Продолжая что-то бормотать, он вскочил с кресла и бросился к выходу. Но Ренцо, который, очевидно, ожидал этого движения и был настороже, опередил его – повернул ключ и положил его в карман.

– Ага, теперь-то уж вы заговорите, синьор курато! Все знают мои дела, кроме меня самого. Ну так и я, черт возьми, желаю знать их. Как его зовут?

– Ренцо, Ренцо! Бога ради, поберегитесь, что вы делаете? Подумайте о своей душе.

– Я вот и думаю о том, что хочу все знать немедленно, сию же минуту! – И с этими словами он, может быть без всякого умысла, взялся за рукоятку ножа, торчавшего у него из кармана.

– Пощадите! – сдавленным голосом простонал дон Абондио.

– Я хочу знать!

– Кто сказал вам…

– Ни-ни! Довольно болтовни! Отвечайте, и без уверток.

– Вы что – моей смерти хотите?

– Я хочу знать то, что имею право знать!

– Но если я проговорюсь, то мне конец. Неужели мне жизнь не дорога?

– Вот потому-то и извольте говорить!

Это «потому-то» произнесено было с такой настойчивостью и вид у Ренцо стал таким угрожающим, что дон Абондио даже и думать не смел о дальнейшем сопротивлении.

– Вы обещаете, вы клянетесь мне, – сказал он, – ни с кем об этом не говорить?..

– Я вам выкину такую штуку, если вы мне сию же минуту не назовете его имени…

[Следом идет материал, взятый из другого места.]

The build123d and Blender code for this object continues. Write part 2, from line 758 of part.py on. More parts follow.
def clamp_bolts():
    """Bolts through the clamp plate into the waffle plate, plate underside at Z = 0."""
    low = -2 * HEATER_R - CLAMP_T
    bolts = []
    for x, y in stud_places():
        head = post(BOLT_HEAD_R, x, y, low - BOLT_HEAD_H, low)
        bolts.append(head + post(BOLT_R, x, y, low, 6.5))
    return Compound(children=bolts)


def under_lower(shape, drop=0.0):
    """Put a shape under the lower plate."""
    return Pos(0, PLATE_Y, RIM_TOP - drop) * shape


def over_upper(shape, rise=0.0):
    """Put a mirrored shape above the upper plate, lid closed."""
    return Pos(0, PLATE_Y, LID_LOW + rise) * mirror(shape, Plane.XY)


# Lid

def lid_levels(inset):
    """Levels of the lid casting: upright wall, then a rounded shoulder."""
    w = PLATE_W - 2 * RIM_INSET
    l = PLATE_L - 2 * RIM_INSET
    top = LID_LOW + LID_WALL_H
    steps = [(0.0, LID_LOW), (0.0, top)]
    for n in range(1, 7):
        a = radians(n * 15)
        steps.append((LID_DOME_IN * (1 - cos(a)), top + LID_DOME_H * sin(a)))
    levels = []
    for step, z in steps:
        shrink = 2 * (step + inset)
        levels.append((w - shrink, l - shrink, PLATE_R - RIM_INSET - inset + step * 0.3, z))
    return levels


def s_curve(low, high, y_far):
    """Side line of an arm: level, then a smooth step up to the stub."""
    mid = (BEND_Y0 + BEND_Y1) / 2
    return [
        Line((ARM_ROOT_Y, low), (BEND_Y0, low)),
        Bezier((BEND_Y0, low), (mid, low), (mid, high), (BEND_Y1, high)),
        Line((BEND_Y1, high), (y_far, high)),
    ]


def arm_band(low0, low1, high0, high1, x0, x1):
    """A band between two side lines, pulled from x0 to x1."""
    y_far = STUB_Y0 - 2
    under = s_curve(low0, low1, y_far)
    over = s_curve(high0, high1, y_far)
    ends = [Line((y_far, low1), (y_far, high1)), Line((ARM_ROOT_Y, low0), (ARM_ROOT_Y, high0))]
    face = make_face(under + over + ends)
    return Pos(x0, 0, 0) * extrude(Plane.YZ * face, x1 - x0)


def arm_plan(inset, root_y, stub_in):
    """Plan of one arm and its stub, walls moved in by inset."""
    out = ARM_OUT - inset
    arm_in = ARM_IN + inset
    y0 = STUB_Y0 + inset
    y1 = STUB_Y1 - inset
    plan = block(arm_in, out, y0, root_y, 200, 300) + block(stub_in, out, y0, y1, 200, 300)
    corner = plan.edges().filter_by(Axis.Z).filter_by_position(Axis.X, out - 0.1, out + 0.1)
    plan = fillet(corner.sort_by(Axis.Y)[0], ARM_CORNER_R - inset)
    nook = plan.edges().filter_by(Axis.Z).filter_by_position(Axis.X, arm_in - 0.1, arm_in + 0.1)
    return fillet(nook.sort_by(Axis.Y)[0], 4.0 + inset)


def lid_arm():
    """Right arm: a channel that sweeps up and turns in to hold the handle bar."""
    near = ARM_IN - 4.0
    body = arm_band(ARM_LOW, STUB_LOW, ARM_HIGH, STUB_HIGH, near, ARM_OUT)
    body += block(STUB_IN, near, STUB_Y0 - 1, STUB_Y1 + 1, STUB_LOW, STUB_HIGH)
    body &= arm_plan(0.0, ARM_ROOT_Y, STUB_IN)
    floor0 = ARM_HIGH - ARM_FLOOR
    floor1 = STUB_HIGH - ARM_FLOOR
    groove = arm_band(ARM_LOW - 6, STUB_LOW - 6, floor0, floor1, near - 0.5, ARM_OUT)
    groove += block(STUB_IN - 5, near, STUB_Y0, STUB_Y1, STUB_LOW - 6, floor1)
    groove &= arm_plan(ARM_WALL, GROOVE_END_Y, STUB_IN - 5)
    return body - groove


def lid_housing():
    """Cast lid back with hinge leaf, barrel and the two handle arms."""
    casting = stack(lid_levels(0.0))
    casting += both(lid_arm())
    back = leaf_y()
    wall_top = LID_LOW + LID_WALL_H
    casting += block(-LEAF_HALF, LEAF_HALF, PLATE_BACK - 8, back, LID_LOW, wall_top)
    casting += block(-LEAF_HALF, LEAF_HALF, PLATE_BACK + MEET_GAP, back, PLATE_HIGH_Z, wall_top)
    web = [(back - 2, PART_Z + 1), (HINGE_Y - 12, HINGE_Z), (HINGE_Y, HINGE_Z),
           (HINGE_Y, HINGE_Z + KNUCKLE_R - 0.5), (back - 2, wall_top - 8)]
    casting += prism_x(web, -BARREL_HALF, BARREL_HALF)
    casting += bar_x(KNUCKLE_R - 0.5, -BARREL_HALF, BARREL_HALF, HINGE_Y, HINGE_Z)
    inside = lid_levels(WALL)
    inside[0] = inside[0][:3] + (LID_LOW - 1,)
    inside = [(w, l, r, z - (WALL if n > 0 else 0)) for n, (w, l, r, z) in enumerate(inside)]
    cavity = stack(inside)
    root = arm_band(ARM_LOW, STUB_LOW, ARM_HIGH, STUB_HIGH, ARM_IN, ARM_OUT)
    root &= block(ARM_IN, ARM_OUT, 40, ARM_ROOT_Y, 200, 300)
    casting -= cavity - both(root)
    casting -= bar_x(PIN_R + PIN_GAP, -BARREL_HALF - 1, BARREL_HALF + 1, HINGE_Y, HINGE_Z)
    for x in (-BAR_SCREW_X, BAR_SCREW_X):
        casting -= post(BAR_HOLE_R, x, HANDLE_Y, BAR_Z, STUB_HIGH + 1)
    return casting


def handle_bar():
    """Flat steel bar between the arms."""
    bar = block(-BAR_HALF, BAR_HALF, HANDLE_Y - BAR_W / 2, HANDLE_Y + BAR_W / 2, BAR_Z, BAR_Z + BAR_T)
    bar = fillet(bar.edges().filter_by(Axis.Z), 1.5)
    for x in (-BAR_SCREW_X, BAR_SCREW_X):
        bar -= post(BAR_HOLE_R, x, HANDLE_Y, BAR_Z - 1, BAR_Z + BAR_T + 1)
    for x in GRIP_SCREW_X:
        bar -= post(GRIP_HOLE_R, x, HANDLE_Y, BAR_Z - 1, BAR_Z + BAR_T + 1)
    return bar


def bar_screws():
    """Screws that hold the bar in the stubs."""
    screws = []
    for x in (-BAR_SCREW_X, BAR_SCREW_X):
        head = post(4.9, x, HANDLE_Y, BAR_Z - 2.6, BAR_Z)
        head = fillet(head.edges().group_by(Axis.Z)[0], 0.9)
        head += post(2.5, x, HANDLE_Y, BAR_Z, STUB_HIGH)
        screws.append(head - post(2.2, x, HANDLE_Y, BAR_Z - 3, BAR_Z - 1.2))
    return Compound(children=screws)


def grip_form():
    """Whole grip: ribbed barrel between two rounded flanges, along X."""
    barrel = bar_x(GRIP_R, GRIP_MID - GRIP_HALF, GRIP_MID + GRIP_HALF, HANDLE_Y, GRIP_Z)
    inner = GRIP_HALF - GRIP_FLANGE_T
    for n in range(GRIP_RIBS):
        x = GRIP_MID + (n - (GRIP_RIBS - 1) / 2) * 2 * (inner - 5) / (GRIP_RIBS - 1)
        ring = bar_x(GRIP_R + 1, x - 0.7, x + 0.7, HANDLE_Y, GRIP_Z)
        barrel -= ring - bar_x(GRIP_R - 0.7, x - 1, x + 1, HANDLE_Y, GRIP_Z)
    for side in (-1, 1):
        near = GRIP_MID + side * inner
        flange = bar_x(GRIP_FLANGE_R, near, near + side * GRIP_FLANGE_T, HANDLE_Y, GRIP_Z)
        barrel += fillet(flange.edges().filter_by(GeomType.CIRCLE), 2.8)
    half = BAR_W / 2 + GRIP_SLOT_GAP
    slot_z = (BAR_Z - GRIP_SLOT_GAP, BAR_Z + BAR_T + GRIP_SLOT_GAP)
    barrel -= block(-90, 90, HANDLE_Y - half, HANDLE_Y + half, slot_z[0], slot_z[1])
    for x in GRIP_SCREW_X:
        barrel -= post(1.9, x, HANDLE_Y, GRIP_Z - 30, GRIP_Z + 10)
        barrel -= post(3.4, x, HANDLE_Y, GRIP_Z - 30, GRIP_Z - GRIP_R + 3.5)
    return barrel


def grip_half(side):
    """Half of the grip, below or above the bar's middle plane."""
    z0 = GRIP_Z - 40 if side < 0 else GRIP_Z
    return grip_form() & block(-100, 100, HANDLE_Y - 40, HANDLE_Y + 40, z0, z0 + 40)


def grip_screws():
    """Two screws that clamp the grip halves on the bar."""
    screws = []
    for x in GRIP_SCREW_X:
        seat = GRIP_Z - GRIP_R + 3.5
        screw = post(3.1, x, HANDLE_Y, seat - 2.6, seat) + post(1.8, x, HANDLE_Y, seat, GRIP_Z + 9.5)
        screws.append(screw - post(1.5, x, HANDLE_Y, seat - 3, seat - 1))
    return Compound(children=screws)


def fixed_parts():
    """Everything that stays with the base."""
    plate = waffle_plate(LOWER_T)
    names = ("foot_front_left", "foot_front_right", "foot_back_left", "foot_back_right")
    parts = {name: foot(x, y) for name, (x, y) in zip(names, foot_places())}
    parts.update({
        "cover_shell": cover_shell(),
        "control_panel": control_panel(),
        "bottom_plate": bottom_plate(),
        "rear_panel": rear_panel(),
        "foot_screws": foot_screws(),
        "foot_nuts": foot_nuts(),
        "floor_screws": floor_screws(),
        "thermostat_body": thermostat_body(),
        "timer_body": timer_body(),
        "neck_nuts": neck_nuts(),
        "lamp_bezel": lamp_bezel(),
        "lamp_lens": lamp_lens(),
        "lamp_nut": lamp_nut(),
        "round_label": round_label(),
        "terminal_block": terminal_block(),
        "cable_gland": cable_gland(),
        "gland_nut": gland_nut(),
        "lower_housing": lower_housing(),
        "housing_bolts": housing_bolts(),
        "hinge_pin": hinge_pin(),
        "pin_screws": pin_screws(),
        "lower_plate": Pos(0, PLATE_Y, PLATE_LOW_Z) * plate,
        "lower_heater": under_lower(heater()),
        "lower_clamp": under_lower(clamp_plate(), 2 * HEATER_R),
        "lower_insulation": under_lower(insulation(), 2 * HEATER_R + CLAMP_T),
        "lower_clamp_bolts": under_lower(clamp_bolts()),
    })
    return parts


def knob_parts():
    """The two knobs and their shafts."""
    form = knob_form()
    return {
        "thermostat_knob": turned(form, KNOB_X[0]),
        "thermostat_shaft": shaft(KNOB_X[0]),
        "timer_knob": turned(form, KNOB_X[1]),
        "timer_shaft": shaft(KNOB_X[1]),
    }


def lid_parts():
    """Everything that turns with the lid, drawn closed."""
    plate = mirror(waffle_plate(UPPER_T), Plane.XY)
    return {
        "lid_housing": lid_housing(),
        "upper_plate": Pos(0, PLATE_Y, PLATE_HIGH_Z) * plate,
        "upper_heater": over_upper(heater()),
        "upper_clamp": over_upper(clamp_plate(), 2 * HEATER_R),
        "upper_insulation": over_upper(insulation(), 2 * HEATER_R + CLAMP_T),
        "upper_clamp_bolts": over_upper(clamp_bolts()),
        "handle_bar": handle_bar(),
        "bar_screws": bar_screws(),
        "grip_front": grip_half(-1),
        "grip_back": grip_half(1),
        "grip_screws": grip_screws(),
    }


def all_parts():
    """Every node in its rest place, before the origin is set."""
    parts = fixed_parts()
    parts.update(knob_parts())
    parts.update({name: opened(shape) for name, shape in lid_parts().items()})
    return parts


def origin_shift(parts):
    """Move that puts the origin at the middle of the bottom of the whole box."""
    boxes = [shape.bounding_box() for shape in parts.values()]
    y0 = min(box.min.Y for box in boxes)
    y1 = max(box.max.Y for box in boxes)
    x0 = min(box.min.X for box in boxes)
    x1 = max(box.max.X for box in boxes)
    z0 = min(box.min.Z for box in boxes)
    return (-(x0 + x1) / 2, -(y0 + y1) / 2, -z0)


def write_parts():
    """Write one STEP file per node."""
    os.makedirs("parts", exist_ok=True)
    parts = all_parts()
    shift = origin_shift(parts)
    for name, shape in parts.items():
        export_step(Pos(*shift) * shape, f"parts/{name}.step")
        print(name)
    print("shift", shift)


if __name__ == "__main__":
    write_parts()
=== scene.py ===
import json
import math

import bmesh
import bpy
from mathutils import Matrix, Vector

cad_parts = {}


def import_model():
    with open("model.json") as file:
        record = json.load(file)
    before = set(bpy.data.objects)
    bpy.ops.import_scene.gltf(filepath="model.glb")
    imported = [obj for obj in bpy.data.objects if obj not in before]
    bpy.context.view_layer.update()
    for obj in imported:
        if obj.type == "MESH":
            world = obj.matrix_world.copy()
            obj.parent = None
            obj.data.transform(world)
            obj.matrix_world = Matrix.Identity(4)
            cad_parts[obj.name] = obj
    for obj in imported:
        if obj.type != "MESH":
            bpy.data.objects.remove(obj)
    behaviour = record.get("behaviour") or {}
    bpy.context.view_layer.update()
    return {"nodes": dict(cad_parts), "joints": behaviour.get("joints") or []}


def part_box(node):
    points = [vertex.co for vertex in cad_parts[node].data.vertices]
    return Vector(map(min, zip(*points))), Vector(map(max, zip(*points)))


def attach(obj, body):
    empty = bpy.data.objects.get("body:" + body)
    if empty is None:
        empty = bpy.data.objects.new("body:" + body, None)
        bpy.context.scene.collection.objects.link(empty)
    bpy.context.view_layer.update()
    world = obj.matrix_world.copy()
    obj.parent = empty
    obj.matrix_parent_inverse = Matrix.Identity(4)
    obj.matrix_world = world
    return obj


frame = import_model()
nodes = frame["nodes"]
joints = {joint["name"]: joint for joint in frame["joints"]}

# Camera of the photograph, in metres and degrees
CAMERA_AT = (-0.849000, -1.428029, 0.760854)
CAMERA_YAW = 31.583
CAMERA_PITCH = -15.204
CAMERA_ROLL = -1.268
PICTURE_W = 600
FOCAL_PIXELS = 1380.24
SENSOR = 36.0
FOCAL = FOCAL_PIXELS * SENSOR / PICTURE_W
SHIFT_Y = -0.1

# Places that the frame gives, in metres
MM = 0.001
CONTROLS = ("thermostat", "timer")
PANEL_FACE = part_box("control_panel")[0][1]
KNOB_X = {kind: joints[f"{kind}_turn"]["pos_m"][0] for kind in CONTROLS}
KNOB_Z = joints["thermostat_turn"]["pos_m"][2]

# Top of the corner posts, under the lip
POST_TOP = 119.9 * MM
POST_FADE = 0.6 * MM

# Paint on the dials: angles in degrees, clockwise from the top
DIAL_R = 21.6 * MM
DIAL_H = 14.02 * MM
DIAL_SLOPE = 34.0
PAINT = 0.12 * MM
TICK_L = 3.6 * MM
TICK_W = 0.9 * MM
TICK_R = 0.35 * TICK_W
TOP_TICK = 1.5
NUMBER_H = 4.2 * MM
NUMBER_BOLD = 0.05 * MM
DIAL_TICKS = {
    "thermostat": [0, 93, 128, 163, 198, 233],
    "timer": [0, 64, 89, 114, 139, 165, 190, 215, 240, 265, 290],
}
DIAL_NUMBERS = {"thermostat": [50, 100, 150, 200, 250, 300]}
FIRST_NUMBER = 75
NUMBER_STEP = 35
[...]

В ответ на это новое заклинание дон Абондио, с выражением лица и глаз человека, которому зубодер засунул в рот щипцы, произнес:

– Дон…

– Дон? – повторил Ренцо, словно желая помочь пациенту выплюнуть наружу остальное. Он стоял нагнувшись, наклонив ухо к губам дона Абондио и заложив за спину сжатые кулаки вытянутых рук.

– Дон Родриго! – скороговоркой произнес пытаемый, стремительно вытолкнув из себя эти немногие слоги и проглатывая при этом согласные, отчасти от волнения, отчасти потому, что, применяя оставшуюся у него малую долю внимания на установление некоторого равновесия между двумя одолевавшими его страхами, он, казалось, хотел изъять из обращения и заставить исчезнуть эти слова в тот самый момент, когда его принудили произнести их.